De l’autre côté, rien n’assure que la MLS Next Pro sera un franc succès. Certes, elle bénéficie au contraire de la NISA, et parfois de l’USL, de moyens financiers importants et surtout, assurés saison après saison. Cependant, une compétition entre jeunes et sans club indépendant pourrait avoir un impact négatif pour la formation, comme l’indiquait le joueur Florian Valot dans le podcast Hype MLS : « Pour avoir joué en USL pendant deux saisons et y avoir gagné un titre, chez les Red Bulls nous avions des jeunes et nous jouions contre des adultes, ça permet de s’aguerrir, même si tu te fais piétiner. Je pense que la MLS Next Pro va créer un palier entre les jeunes et les professionnels, car les jeunes joueront contre eux et moins contre des joueurs physiques et vétérans ». La MLS Next Pro suit également l’exemple de la MLS Next, la compétition créée entre les académies MLS, qui n’a jusque-là pas été un grand succès, avec de nombreux matchs non-diffusés et annulés.

Enfin, il faut savoir que la MLS possédait déjà sa propre compétition entre les équipes réserves entre 2005 et 2014. Une division pour le moins peu crédible et durable, dont les matchs étaient sans cesse (et sans justification) déprogrammés et qui s’est arrêtée en 2014, alors que de nombreuses équipes étaient déjà parties vers l’USL. La « MLS Reserve League » s’était même permis deux saisons en « hiatus », sans compétition, en 2009 et en 2010.

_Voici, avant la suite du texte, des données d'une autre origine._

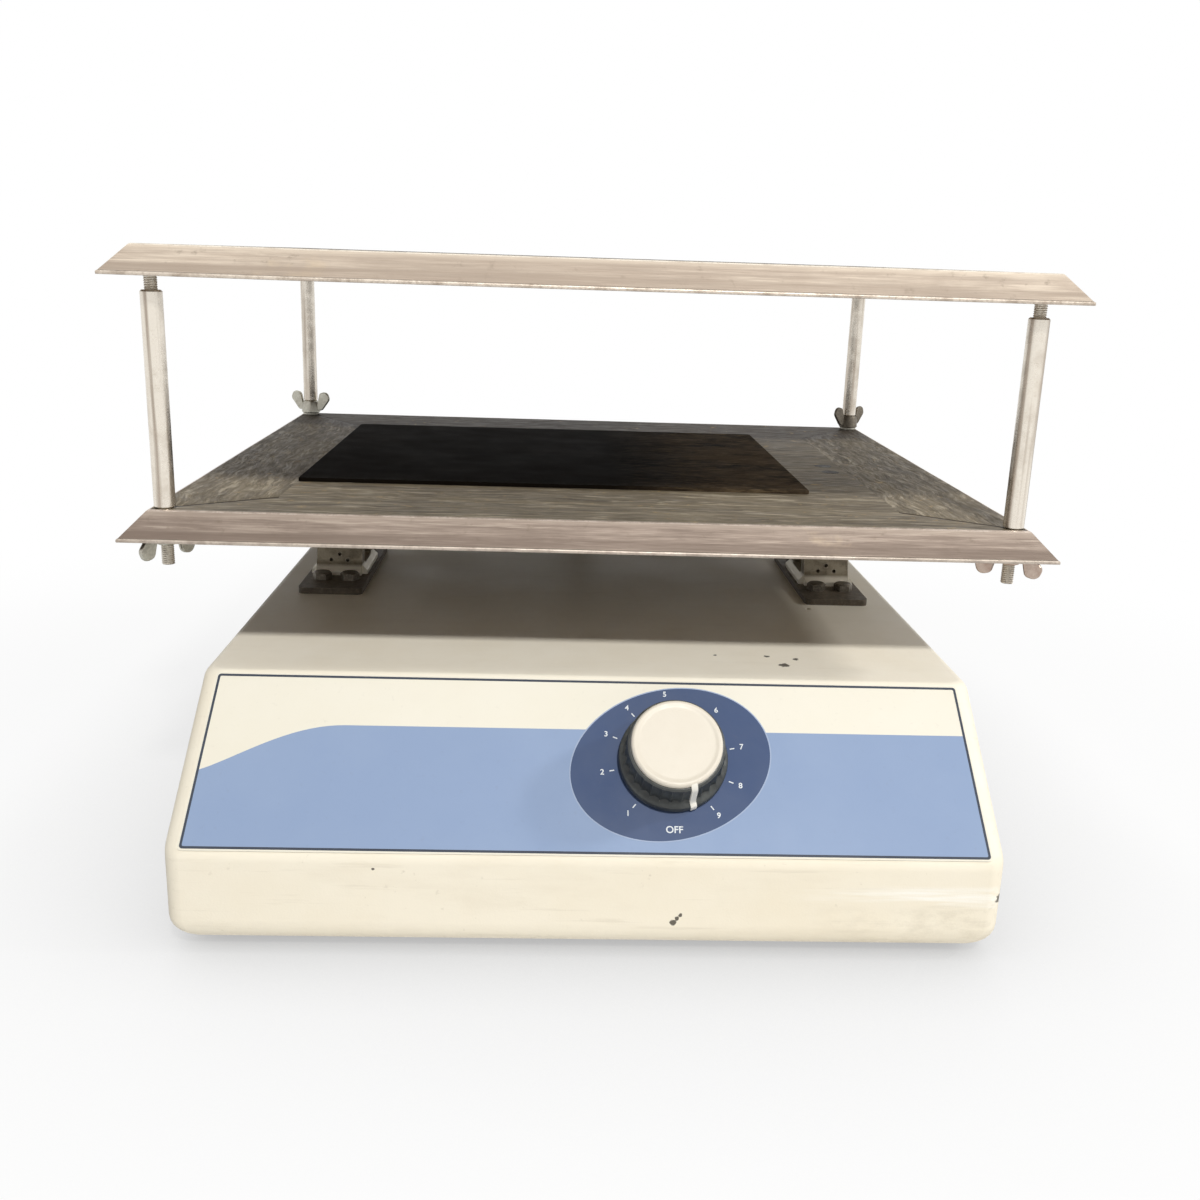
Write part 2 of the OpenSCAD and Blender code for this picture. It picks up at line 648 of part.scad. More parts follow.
// Flat-headed screws through tray, channel and hanger
module hanger_screws() color(zinc) translate([0, pivot_y, tray_z - pan_drop]) {
    at_hanger_screws() flat_screw(ear_t);
    translate([0, drive_arm, 0]) flat_screw(lug_t);
}
flat_head_r = 4.4;
module flat_screw(grip) {
    end = -sheet_t - channel_t - grip - nut_h - thread_out;
    rotate_extrude() polygon([[0, 0], [flat_head_r, 0], [bolt_d / 2, -sheet_t], [bolt_d / 2, end], [0, end]]);
}
module hanger_nuts() color(zinc) translate([0, pivot_y, hanger_top - nut_h]) {
    at_hanger_screws() translate([0, 0, -ear_t]) rotate(30) hex_nut(bolt_af, bolt_d, nut_h);
    translate([0, drive_arm, -lug_t]) rotate(30) hex_nut(bolt_af, bolt_d, nut_h);
}

module pivot_pins() color(steel) translate([0, pivot_y, pivot_z]) both_sides(stand_x) difference() {
    union() {
        x_rod(pin_d / 2, hanger_w + 5);
        translate([hanger_w / 2 + 0.75, 0, 0]) x_rod(pin_d / 2 + 2, 1.5);
    }
    translate([clip_x - 0.5, 0, 0]) rotate([0, 90, 0]) ring(pin_d, pin_d / 2 - 0.6, 1);
}
clip_x = -hanger_w / 2 - 0.9;
module pin_clips() color(dark) translate([0, pivot_y, pivot_z]) both_sides(stand_x)
    translate([clip_x - 0.4, 0, 0]) rotate([0, 90, 0]) ring(pin_d / 2 + 2.4, pin_d / 2 - 0.5, 0.8);

// ---- Trays ----

// A block with flat sloping sides: half sizes low at z = 0 and high at z = h
module frustum(low, high, h) intersection() {
    reach = max(low[1], high[1]) + 1;
    side_prism([[-low[1], 0], [low[1], 0], [high[1], h], [-high[1], h]], 2 * max(low[0], high[0]) + 1);
    front_prism([[-low[0], 0], [low[0], 0], [high[0], h], [-high[0], h]], -reach, 2 * reach);
}

// The folded sheet: sloping skirt with an upright hem, and a border that falls to the sunk middle
module tray_sheet(post_holes) difference() {
    hw = tray_w / 2;
    hd = tray_d / 2;
    fold = sheet_fold;
    inner_ridge = [ridge_x - fold / 2, ridge_y - fold / 2];
    union() {
        difference() {
            union() {
                translate([0, 0, -skirt_drop + hem_h])
                    frustum([hw - hem_step, hd - hem_step], [ridge_x, ridge_y], skirt_drop - hem_h);
                translate([-hw, -hd, -skirt_drop]) cube([tray_w, tray_d, hem_h]);
            }
            translate([0, 0, -skirt_drop + hem_h])
                frustum([hw - fold - hem_step, hd - fold - hem_step], inner_ridge,
                        skirt_drop - hem_h - sheet_t);
            translate([-hw + fold, -hd + fold, -skirt_drop - 1])
                cube([tray_w - 2 * fold, tray_d - 2 * fold, hem_h + 1 + eps]);
        }
        translate([0, 0, -pan_drop - sheet_t]) frustum([pan_x, pan_y], inner_ridge, pan_drop + eps);
    }
    translate([0, 0, -pan_drop]) frustum([pan_x, pan_y], [ridge_x, ridge_y], pan_drop);
    if (post_holes) {
        at_corners(post_x, post_y) cylinder(d = stud_d + fit_gap, h = 20, center = true);
        at_hanger_screws() countersink();
        translate([0, drive_arm, 0]) countersink();
    }
}
module countersink() translate([0, 0, -pan_drop]) rotate_extrude()
    polygon([[0, eps], [flat_head_r, eps], [flat_head_r, 0], [bolt_d / 2, -sheet_t],
             [bolt_d / 2, -sheet_t - eps], [0, -sheet_t - eps]]);

module lower_tray() color(steel) translate([0, pivot_y, tray_z]) tray_sheet(true);
module upper_tray() color(steel) translate([0, pivot_y, upper_z]) tray_sheet(false);
module mat() {
    room = [2 * (pan_x - mat_gap), 2 * (pan_y - mat_gap)];
    size = [min(mat_w, room[0]), min(mat_d, room[1]), mat_t];
    translate([(size[0] - room[0]) / 2, (room[1] - size[1]) / 2, 0]) rounded_block(size, 2);
}
module lower_mat() color(dark) translate([0, pivot_y, tray_z - pan_drop]) mat();
module upper_mat() color(dark) translate([0, pivot_y, upper_z - pan_drop]) mat();

// ---- Posts and their nuts ----

shoulder_z = tray_z - sheet_slope + border_fall * washer_r;
washer_top = shoulder_z + washer_t;
neck_h = 14;
post_top = upper_z - sheet_t - sheet_slope - border_fall * post_d / 2;
under_sheet = tray_z - sheet_slope - sheet_t - border_fall * washer_r;
module at_posts(k, turns = [0, 0]) for (s = [0, 1])
    translate([(2 * s - 1) * post_x, pivot_y + k * post_y, 0]) rotate(turns[s]) children();

// A round post between a lower stud and an upper neck
module post(low, shoulder) {
    translate([0, 0, low]) cylinder(d = stud_d, h = shoulder - low + eps);
    translate([0, 0, shoulder]) cylinder(d = post_d, h = post_top - neck_h - shoulder);
    translate([0, 0, post_top - neck_h - eps]) cylinder(d = stud_d, h = neck_h - fit_gap);
}
front_stud = 20;
module front_posts() color(zinc) at_posts(-1) post(under_sheet - front_stud, shoulder_z);
module rear_posts() color(zinc) at_posts(1)
    post(under_sheet - washer_t - nut_h - thread_out, washer_top + wing_hub_h);

module front_wing_nuts() color(zinc) at_posts(-1, front_wing_turn)
    translate([0, 0, under_sheet - washer_t - nut_h]) mirror([0, 0, 1]) wing_nut();
module rear_wing_nuts() color(zinc) at_posts(1, rear_wing_turn) translate([0, 0, washer_top]) wing_nut();
module lower_lock_nuts() color(zinc) for (k = [-1, 1]) at_posts(k)
    translate([0, 0, under_sheet - washer_t - nut_h]) hex_nut(8, stud_d, nut_h);
module upper_lock_nuts() color(zinc) for (k = [-1, 1]) at_posts(k)
    translate([0, 0, post_top - fit_gap - nut_h]) hex_nut(8, stud_d, nut_h);
module post_washer(r) ring(r, stud_d / 2 + fit_gap, washer_t);
module post_washers() color(zinc) {
    for (k = [-1, 1]) at_posts(k) translate([0, 0, under_sheet - washer_t])
        post_washer(min(washer_r, post_inset - sheet_fold / 2));
    at_posts(1) translate([0, 0, shoulder_z]) post_washer(washer_r);
}

// ---- Speed control ----

pot_d = 24;
pot_t = 11;
pot_nut_d = 14;
pot_nut_t = 2.2;
bushing_len = wall + pot_nut_t + 1.6;
shaft_in_pot = 5;
module potentiometer() color([0.3, 0.3, 0.28]) on_panel(knob_x, knob_up) difference() {
    translate([0, 0, -wall]) union() {
        translate([0, 0, -pot_t]) cylinder(d = pot_d, h = pot_t);
        cylinder(d = bushing_d, h = bushing_len);
    }
    translate([0, 0, -wall - shaft_in_pot - 1]) cylinder(r = shaft_d / 2 + run_gap, h = knob_h);
}
module pot_nut() color(zinc) on_panel(knob_x, knob_up) hex_nut(pot_nut_d * cos(30), bushing_d, pot_nut_t);
module control_shaft() color(zinc) on_panel(knob_x, knob_up) translate([0, 0, -wall - shaft_in_pot])
    cylinder(d = shaft_d, h = wall + shaft_in_pot + knob_h - cap_t - knob_roof);

knob_gap = 0.8;
knob_roof = 4;
skirt_h = 4;
module knob() color(dark) on_panel(knob_x, knob_up) translate([0, 0, label_t + knob_gap]) {
    top = knob_h - cap_t - label_t - knob_gap;
    difference() {
        rotate_extrude() polygon([[0, 0], [knob_d / 2, 0], [knob_d / 2, skirt_h - 1],
                                  [knob_d / 2 - 1, skirt_h], [cap_d / 2 + 1.4, top - 0.8],
                                  [cap_d / 2 + 0.4, top], [0, top]]);
        // Hollow underside round the nut and bushing
        translate([0, 0, -eps]) cylinder(d = pot_nut_d + 3, h = 5);
        translate([0, 0, -eps]) cylinder(d = shaft_d, h = top - knob_roof + eps);
        for (i = [0:flutes - 1]) rotate(i * 360 / flutes)
            translate([knob_d / 2 + 0.6, 0, skirt_h]) rotate([0, -9, 0]) cylinder(d = 3, h = knob_h, $fn = 13);
    }
}
module knob_cap() color([0.94, 0.91, 0.85]) on_panel(knob_x, knob_up) translate([0, 0, knob_h - cap_t])
    rotate_extrude() polygon(concat([[0, 0], [cap_d / 2, 0]],
        [for (a = [0:22.5:90]) [cap_d / 2 - 1 + cos(a), cap_t - 1 + sin(a)]], [[0, cap_t]]));

// ---- Control board and mains parts ----

board_z = 14;
board_w = 90;
board_d = 70;
board_t = 1.6;
board_at = [-70, front_y + 95];
board_hole_in = 5;
spacer_af = 6;
module at_board() translate([board_at[0], board_at[1], 0])
    at_corners(board_w / 2 - board_hole_in, board_d / 2 - board_hole_in) children();

// Places on the board are shares of its size
module on_board(x, y) translate([x * board_w, y * board_d, board_t]) children();
module control_board() color([0.1, 0.4, 0.2]) difference() {
    translate([board_at[0], board_at[1], board_z]) {
        translate([-board_w / 2, -board_d / 2, 0]) cube([board_w, board_d, board_t]);
        on_board(-0.31, -0.21) cylinder(d = board_w * 0.18, h = board_d * 0.36);
        on_board(-0.31, 0.11) cylinder(d = board_w * 0.11, h = board_d * 0.23);
        on_board(-0.05, -0.29) cube([board_w * 0.11, board_d * 0.29, 2 * board_t]);
        on_board(0.16, -0.34) cube([2 * board_t, board_d * 0.43, board_d * 0.31]);
        for (i = [0:2]) on_board(-0.09 + i * 0.1, 0.2) cube([board_w * 0.07, board_d * 0.14, 5 * board_t]);
    }
    at_board() translate([0, 0, board_z - 1]) cylinder(d = screw_d + fit_gap, h = 3 * board_t);
}
module board_standoffs() color(zinc) at_board() translate([0, 0, plate_z])
    hex_nut(spacer_af, screw_d, board_z - plate_z);
module board_screws() color(zinc) at_board() translate([0, 0, board_z + board_t])
    screw(board_t + board_hole_in);

core_w = 40;
core_d = 44;
core_h = 36;
coil_r = 14;
coil_out = 5;
strap_t = 3;
strap_w = 52;
transformer_at = [60, front_y + 75];
module transformer() color(steel) translate([transformer_at[0], transformer_at[1], plate_z]) {
    translate([-strap_w / 2, -core_d / 2, 0]) cube([strap_w, core_d, strap_t]);
    translate([-core_w / 2, -core_d / 2, strap_t]) cube([core_w, core_d, core_h]);
    translate([0, 0, strap_t + core_h / 2]) x_rod(coil_r, core_w + 2 * coil_out);
}

flange_out = 2;
module power_inlet() color(dark) translate([inlet_x, back_y, inlet_z]) rotate([-90, 0, 0]) difference() {
    union() {
        linear_extrude(flange_out) polygon(rounded([
            for (k = [[-1, 0], [-0.56, -1], [0.56, -1], [1, 0], [0.56, 1], [-0.56, 1]])
                [k[0] * inlet_flange / 2, k[1] * (inlet_h / 2 + 1.5), 3]]));
        translate([-inlet_w / 2, -inlet_h / 2, -inlet_deep]) cube([inlet_w, inlet_h, inlet_deep]);
    }
    // Recess with three contacts
    difference() {
        translate([0, 0, -15]) linear_extrude(20)
            polygon(rounded([[-12, -6, 1], [-8.5, -8, 1], [8.5, -8, 1], [12, -6, 1], [12, 8, 1],
                             [-12, 8, 1]]));
        for (p = [[-7, 2], [0, -2], [7, 2]]) translate([p[0] - 1, p[1] - 2, -16]) cube([2, 4, 12]);
    }
    for (s = [-1, 1]) translate([s * inlet_pitch / 2, 0, -1]) cylinder(d = screw_d + fit_gap, h = 5);
}
module inlet_screws() color(zinc) at_inlet_screws() translate([0, 0, flange_out]) screw(flange_out + wall + 3);

fuse_d = 12.5;
module fuse_holder() color(dark) translate([fuse_x, back_y, inlet_z]) rotate([-90, 0, 0]) difference() {
    union() {
        translate([0, 0, -28]) cylinder(d = fuse_d, h = 28);
        cylinder(d = 17, h = 2);
        translate([0, 0, 2]) cylinder(d = 13.5, h = 5);
    }
    translate([-5, -0.7, 5.8]) cube([10, 1.4, 2]);
}

base_housing();
base_plate();
plate_screws();
rubber_feet();
front_label();
left_stand_plate();
right_stand_plate();
left_pivot_stand();
right_pivot_stand();
stand_bolts();
stand_nuts();
pivot_bushes();
guide_bush();
guide_nut();
gearmotor();
motor_bracket();
motor_screws();
bracket_screws();
power_inlet();
inlet_screws();
fuse_holder();
control_board();
board_standoffs();
board_screws();
transformer();
potentiometer();
pot_nut();
knob();
knob_cap();
control_shaft();
motor_shaft();
crank_disc();
crank_pin();
crank_set_screw();
crank_roller();
roller_clip();
drive_yoke();
push_rod();
rod_pin();
cross_channel();
spine_channel();
drive_lug();
left_hanger();
right_hanger();
hanger_screws();
hanger_nuts();
pivot_pins();
pin_clips();
lower_tray();
lower_mat();
upper_tray();
upper_mat();
front_posts();
rear_posts();
front_wing_nuts();
rear_wing_nuts();
lower_lock_nuts();
upper_lock_nuts();
post_washers();
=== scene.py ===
import json
import math
from random import Random

import bmesh
import bpy
from mathutils import Matrix, Vector


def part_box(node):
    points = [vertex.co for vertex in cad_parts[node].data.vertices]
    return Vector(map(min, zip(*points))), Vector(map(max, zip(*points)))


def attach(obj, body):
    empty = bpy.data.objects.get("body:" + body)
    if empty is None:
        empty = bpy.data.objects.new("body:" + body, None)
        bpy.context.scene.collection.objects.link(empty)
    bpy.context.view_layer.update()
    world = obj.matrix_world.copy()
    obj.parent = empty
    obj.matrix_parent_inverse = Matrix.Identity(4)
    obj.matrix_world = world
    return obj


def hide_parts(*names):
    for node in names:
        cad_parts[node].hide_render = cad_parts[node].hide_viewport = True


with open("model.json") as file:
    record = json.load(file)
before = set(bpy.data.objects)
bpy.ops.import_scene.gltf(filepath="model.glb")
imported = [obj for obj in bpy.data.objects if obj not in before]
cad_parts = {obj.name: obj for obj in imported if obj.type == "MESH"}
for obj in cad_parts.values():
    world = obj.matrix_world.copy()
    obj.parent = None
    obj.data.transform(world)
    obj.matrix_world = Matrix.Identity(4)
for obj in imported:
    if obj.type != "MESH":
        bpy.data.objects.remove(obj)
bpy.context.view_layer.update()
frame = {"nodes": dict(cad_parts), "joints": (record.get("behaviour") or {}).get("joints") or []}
nodes = frame["nodes"]
mm = 0.001


def addObject(name, data):
    thing = bpy.data.objects.new(name, data)
    bpy.context.scene.collection.objects.link(thing)
    return thing


def feed(tree, socket, value):
    # another node's output is linked, and a plain number or vector is set
    if isinstance(value, bpy.types.NodeSocket):
        tree.links.new(value, socket)
    else:
        socket.default_value = value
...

La MLS Next Pro devra faire mieux que ses prédécesseurs et que ses concurrentes pour s’imposer dans le paysage du soccer nord-américain. Grâce au soutien financier des franchises MLS, elle peut se permettre quelques saisons de rodage mais dans le futur, il ne suffira pas de développer des jeunes. Les clubs y concourant devront pouvoir créer un réel ancrage territorial pour pouvoir attirer des fans, générer des revenus propres et également créer un produit attirant afin de bonifier les droits télévisuels de la ligue.